START ENTRIES PROVIDED

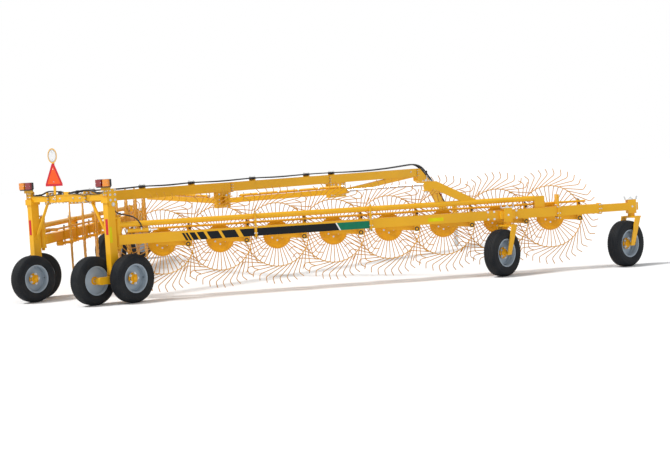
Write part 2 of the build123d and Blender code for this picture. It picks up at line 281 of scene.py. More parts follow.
def axes(origin, x_dir, z_dir):
    """Matrix that puts a shape's x and z along these directions"""
    z = Vector(z_dir).normalized()
    x = Vector(x_dir)
    x = (x - z * x.dot(z)).normalized()
    return framed(origin, x, z.cross(x), z)


def facing(origin, z_dir):
    """Matrix that puts a turned shape's axis along a direction"""
    return Matrix.Translation(origin) @ Vector(z_dir).to_track_quat("Z", "Y").to_matrix().to_4x4()


def arm_face(side, t, off, z):
    """Matrix on an upright face of an arm: x along it, y up, z out of the face that looks away"""
    return framed(on_arm(side, t, off, z), along_arm(side), upward(1), -inward_arm(side))


def finger_axes(n, side):
    """Matrix of a finger wheel: z inwards along its axle, y down on the right arm, up on the left"""
    joint = JOINTS[f"finger_{n}_{side}_spin"]
    z = Vector(joint["axis"]).normalized()
    if z.y * SIDES[side] < 0:
        z = -z
    y = upward(-SIDES[side])
    return framed(joint["pos_m"], y.cross(z), y, z)


def road_axes(name):
    """Matrix of a road or caster wheel: z out of its face that looks away from the rake"""
    joint = JOINTS[name + "_spin"]
    z = Vector(joint["axis"]).normalized()
    side = SIDES[name.rsplit("_", 1)[1]]
    out = -side
    if name.startswith("wheel_rear"):
        out = side
    if z.y * out < 0:
        z = -z
    return axes(joint["pos_m"], (1, 0, 0), z)


# Shapes

def circle(radius, height, steps):
    turns = [tau * i / steps for i in range(steps)]
    return [Vector((radius * cos(a), radius * sin(a), height)) for a in turns]


def rounded(width, height, corner, steps=3):
    """Outline of a rectangle with rounded corners"""
    points = []
    for n, (x, y) in enumerate(((1, 1), (-1, 1), (-1, -1), (1, -1))):
        middle = Vector((x * (width / 2 - corner), y * (height / 2 - corner), 0))
        for i in range(steps + 1):
            a = pi / 2 * (n + i / steps)
            points.append(middle + Vector((cos(a), sin(a), 0)) * corner)
    return points


def skin(bm, rings, at=Matrix(), loop=False, mark=0):
    """Closed skin through rings that have the same number of points"""
    made = [[bm.verts.new(at @ Vector(point)) for point in ring] for ring in rings]
    pairs = list(zip(made, made[1:]))
    if loop:
        pairs.append((made[-1], made[0]))
    count = len(made[0])
    faces = []
    for low, high in pairs:
        for i in range(count):
            j = (i + 1) % count
            faces.append(bm.faces.new((low[i], low[j], high[j], high[i])))
    if not loop:
        faces.append(bm.faces.new(made[0][::-1]))
        faces.append(bm.faces.new(made[-1]))
    for face in faces:
        face.material_index = mark


def turned(bm, profile, at=Matrix(), steps=32, loop=False, mark=0):
    """Shape turned about z from (radius, height) points"""
    skin(bm, [circle(max(radius, 0.0002), height, steps) for radius, height in profile], at, loop, mark)


def rod(bm, radius, low, high, at, steps, mark=0):
    turned(bm, [(0.0, low), (radius, low), (radius, high), (0.0, high)], at, steps, mark=mark)


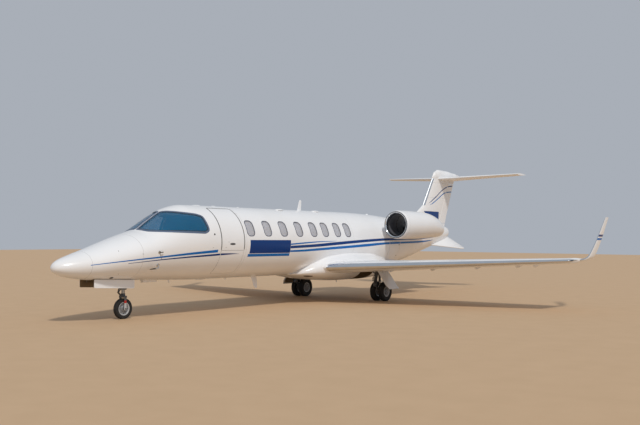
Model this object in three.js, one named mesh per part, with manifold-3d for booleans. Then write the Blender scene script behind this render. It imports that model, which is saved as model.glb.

END ENTRIES PROVIDED

## TASK INSTRUCTIONS
The required output is the exact run of lines from the beginning of the listing above to the line that contains "along_arm(side), upward(1), -inward_arm(side))", inclusive of both.

## WRITTEN ANSWER
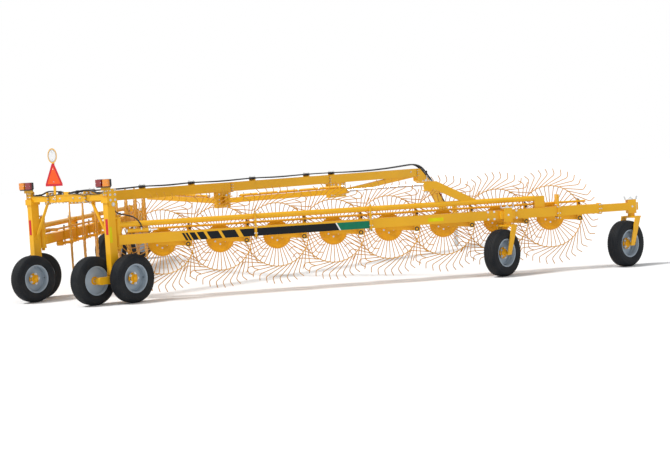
Write part 2 of the build123d and Blender code for this picture. It picks up at line 281 of scene.py. More parts follow.
def axes(origin, x_dir, z_dir):
    """Matrix that puts a shape's x and z along these directions"""
    z = Vector(z_dir).normalized()
    x = Vector(x_dir)
    x = (x - z * x.dot(z)).normalized()
    return framed(origin, x, z.cross(x), z)


def facing(origin, z_dir):
    """Matrix that puts a turned shape's axis along a direction"""
    return Matrix.Translation(origin) @ Vector(z_dir).to_track_quat("Z", "Y").to_matrix().to_4x4()


def arm_face(side, t, off, z):
    """Matrix on an upright face of an arm: x along it, y up, z out of the face that looks away"""
    return framed(on_arm(side, t, off, z), along_arm(side), upward(1), -inward_arm(side))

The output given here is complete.